Außenansicht
Jetzt für die nächste Krise rüsten

Ökonomisierung war die bisherige Maxime. Nicht erst seit Corona wissen wir um die Folgen dieser Politik, meint der Autor.

13.06.2021 | Stand 16.09.2023, 2:28 Uhr
Alexander Rosen
Gast-Autor Alexander Rosen ist Mediziner. −Foto: Dr. Helmut Lohrer

Die Pandemie hat unseren Alltag umgekrempelt, Unvorstellbares zur Routine werden lassen und uns gezeigt, wie schnell sich vermeintliche Sicherheiten angesichts globaler Bedrohungen in Luft auflösen können. Gleichzeitig hat die Krise uns auch gelehrt, wie wichtig es ist, vorbereitet zu sein auf unerwartete Veränderungen.

Wohl die wichtigste Erkenntnis für viele, gerade Menschen wie mich, die im Gesundheitswesen tätig sind, ist die Bedeutung von Resilienz, also der Fähigkeit, konstruktiv auf unvorhersehbare Veränderungen und Herausforderungen zu reagieren, sie zu bewältigen, aus ihnen zu lernen und Transformationsprozesse anzustoßen, die die eigene Widerstandsfähigkeit erhöhen. Als Kinderarzt habe ich „an der Corona-Front“ beobachten können, wie unzureichend unser Gesundheitswesen auf die Krise vorbereitet war und wie mühsam es war, dieses Defizit aufzuholen.

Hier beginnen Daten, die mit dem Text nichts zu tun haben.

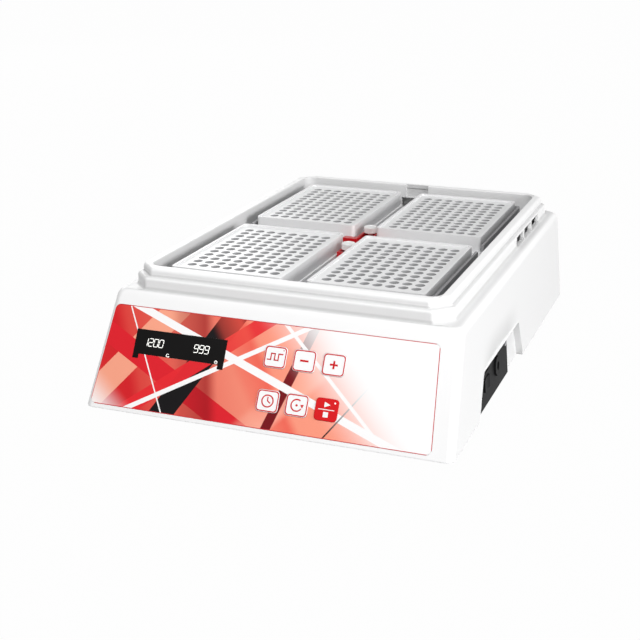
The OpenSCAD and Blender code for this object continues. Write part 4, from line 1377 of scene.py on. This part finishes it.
@dataclass
class Dressing:
    """Finish of every solid that shows as it is."""

    finishes: dict[Finish, tuple[str, ...]] = field(default_factory=lambda: {
        SHEET_METAL: ("base_pan", "deck"),
        RUBBER: ("feet", "belt"),
        SCREW_STEEL: ("shell_screws", "panel_screws", "deck_screws", "motor_screws"),
        BLACK_MOULDING: ("inlet_panel", "power_socket", "rocker_frame", "rocker",
                         "display_module", "key_switches"),
        TURNED_STEEL: ("board_spacers", "driver_spacers", "socket_nut", "deck_posts",
                       "main_bearings", "table_bearing", "motor_pulley", "crank_shaft",
                       "idler_front_left", "idler_front_right", "idler_back_left",
                       "idler_back_right"),
        CAST_ALLOY: ("bearing_housing", "idler_hubs", "crank_pulley"),
        WEIGHT_IRON: ("counterweight",),
        MOTOR_ENAMEL: ("motor",),
        BOARD_GREEN: ("control_board", "driver_board"),
        TRAY_METAL: ("platform",),
        WHITE_PLATE: ("plate_front_left", "plate_front_right", "plate_back_left",
                      "plate_back_right"),
        RED_ENAMEL: ("clamp_front", "clamp_back"),
    })

    def build(self) -> None:
        """Gives each node its finish."""
        for finish, names in self.finishes.items():
            dress(finish, *names)


@dataclass
class Studio:
    """Camera, floor, lamps and the plain white surround."""

    focal_px: float = 1214.22
    image_px: float = 640.0
    sensor: float = 36.0
    azimuth: float = 20.77
    elevation: float = 19.08
    distance: float = 735.36
    target: tuple[float, float, float] = (44.55, -191.28, 89.5)
    lamps: tuple[tuple[str, tuple[float, float, float], float, float], ...] = (
        ("right", (2.09, -0.46, 0.52), 0.9, 33.5),
        ("front", (0.30, -1.30, 1.75), 1.1, 38.5),
        ("back", (-1.32, 1.58, 0.75), 1.1, 17.0),
    )
    surround: float = 0.2
    floor_half: float = 6.0
    floor_z: float = -0.0002
    floor_grey: float = 0.22
    floor_glow: float = 0.985
    aim_z: float = 0.05

    def camera(self) -> None:
        """Camera at the photograph's viewpoint."""
        data = bpy.data.cameras.new("camera")
        data.sensor_width = self.sensor
        data.lens = self.sensor * self.focal_px / self.image_px
        data.clip_start, data.clip_end = 0.05, 20.0
        camera = bpy.data.objects.new("camera", data)
        bpy.context.scene.collection.objects.link(camera)
        a, e = math.radians(self.azimuth), math.radians(self.elevation)
        back = Vector((math.sin(a) * math.cos(e), -math.cos(a) * math.cos(e), math.sin(e)))
        camera.location = (Vector(self.target) + back * self.distance) * MM
        camera.rotation_mode = "QUATERNION"
        camera.rotation_quaternion = (-back).to_track_quat("-Z", "Y")
        bpy.context.scene.camera = camera

    def seen(self, graph: Graph) -> Signal:
        """1 for what the camera, mirrors and glass show, 0 for light."""
        path = graph.tree.nodes.new("ShaderNodeLightPath")
        shown = Signal(graph, path.outputs["Is Camera Ray"])
        for name in ("Is Glossy Ray", "Is Transmission Ray"):
            shown = shown.most(Signal(graph, path.outputs[name]))
        return shown

    def floor(self) -> None:
        """Pale floor that keeps a soft shadow."""
        half = self.floor_half
        corners = box_outline(-half, -half, half, half)
        mesh = mesh_of("floor", [Vector((x, y, self.floor_z)) for x, y in corners], [(0, 1, 2, 3)])
        graph = Graph("floor")
        graph.shader.inputs["Roughness"].default_value = 0.9
        graph.shader.inputs["Specular IOR Level"].default_value = 0.0
        graph.feed(graph.shader.inputs["Base Color"], 3 * (self.floor_grey,))
        glow = graph.node("ShaderNodeEmission", {}, {"Color": (1, 1, 1), "Strength": 1.0})
        blend = graph.node("ShaderNodeMixShader", {}, {0: self.seen(graph) * self.floor_glow, 2: glow})
        graph.tree.links.new(graph.shader.outputs["BSDF"], blend.socket.node.inputs[1])
        graph.tree.links.new(blend.socket, graph.out.inputs["Surface"])
        floor = bpy.data.objects.new("floor", mesh)
        bpy.context.scene.collection.objects.link(floor)
        mesh.materials.append(graph.material)

    def world(self) -> None:
        """White surround for the camera and a softer one for light."""
        world = bpy.data.worlds.new("surround")
        world.use_nodes = True
        tree = world.node_tree
        tree.nodes.clear()
        out = tree.nodes.new("ShaderNodeOutputWorld")
        path = tree.nodes.new("ShaderNodeLightPath")
        light, shown = (tree.nodes.new("ShaderNodeBackground") for _ in range(2))
        light.inputs["Strength"].default_value = self.surround
        shown.inputs["Strength"].default_value = 1.0
        for node in (light, shown):
            node.inputs["Color"].default_value = (1, 1, 1, 1)
        blend = tree.nodes.new("ShaderNodeMixShader")
        tree.links.new(path.outputs["Is Camera Ray"], blend.inputs[0])
        tree.links.new(light.outputs[0], blend.inputs[1])
        tree.links.new(shown.outputs[0], blend.inputs[2])
        tree.links.new(blend.outputs[0], out.inputs["Surface"])
        bpy.context.scene.world = world

    def light(self) -> None:
        """Large soft lamps."""
        for name, place, width, power in self.lamps:
            data = bpy.data.lights.new(name, "AREA")
            data.shape, data.size, data.energy = "SQUARE", width, power
            lamp = bpy.data.objects.new(name, data)
            bpy.context.scene.collection.objects.link(lamp)
            lamp.location = place
            aim = Vector((0, 0, self.aim_z)) - Vector(place)
            lamp.rotation_mode = "QUATERNION"
            lamp.rotation_quaternion = aim.to_track_quat("-Z", "Y")

    def build(self) -> None:
        """Sets up the studio."""
        self.camera()
        self.floor()
        self.world()
        self.light()
        bpy.context.scene.view_settings.view_transform = "Standard"
        LOG.info("studio: %d lamps", len(self.lamps))


def main() -> None:
    """Builds the scene in order."""
    logging.basicConfig(level=logging.INFO, format="%(name)s %(message)s")
    Studio().build()
    HousingShell().build()
    FrontPanel().build()
    Dressing().build()
    for name in ("knob_front", "knob_back"):
        Knob(name).build()


if __name__ == "__main__":
    main()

Personalmangel im Pflegebereich, ausgedünnter öffentlicher Gesundheitsdienst, fehlende Schutzausrüstung für Personal – das alles waren keine Zufälle oder Versehen, sondern wissentlich und willentlich herbeigeführte politische Entscheidungen aus einer Zeit, als Gesundheitsminister nach dem Motto „Geiz ist geil“ die Resilienz des Gesundheitswesens Schritt für Schritt abbauten. Privatisierung und Ökonomisierung auf dem Rücken der Patienten und Mitarbeiter war die Maxime. Nicht erst seit Corona wissen wir um die Folgen dieser verfehlten Politik.

Um besser auf künftige Herausforderungen vorbereitet zu sein, sollten wir uns auf die Stärken unseres Gesundheitswesens zurückbesinnen: Präventionsmaßnahmen, die verhindern können, dass Menschen überhaupt zu Risikopatienten werden, Vorhaltung von Notfallkapazitäten, ausreichende personelle Ausstattung kritischer Bereiche und sinnvolle Nutzung von Ressourcen.

Dass dies der Ökonomisierung und dem Shareholder-Value diametral entgegensteht, liegt auf der Hand. Jeder Euro, der von börsennotierten Klinikketten, Versicherungen und Konzernen aus dem Gesundheitswesen abgezogen und an Anleger ausgeschüttet wird, fehlt in der medizinischen Grundversorgung und der Vorbereitung auf künftige Krisen. Wenn wir den Wildwuchs an Ökonomisierung in unserem Gesundheitswesen jetzt nicht mit Entschlossenheit angehen, wird uns die nächste Krise unsere Untätigkeit nicht verzeihen.

Der Autor (Foto: Rosen) ist niedergelassener Kinderarzt.

Die Außenansicht gibt die subjektive Meinung des Autors wieder und nicht unbedingt die der Redaktion.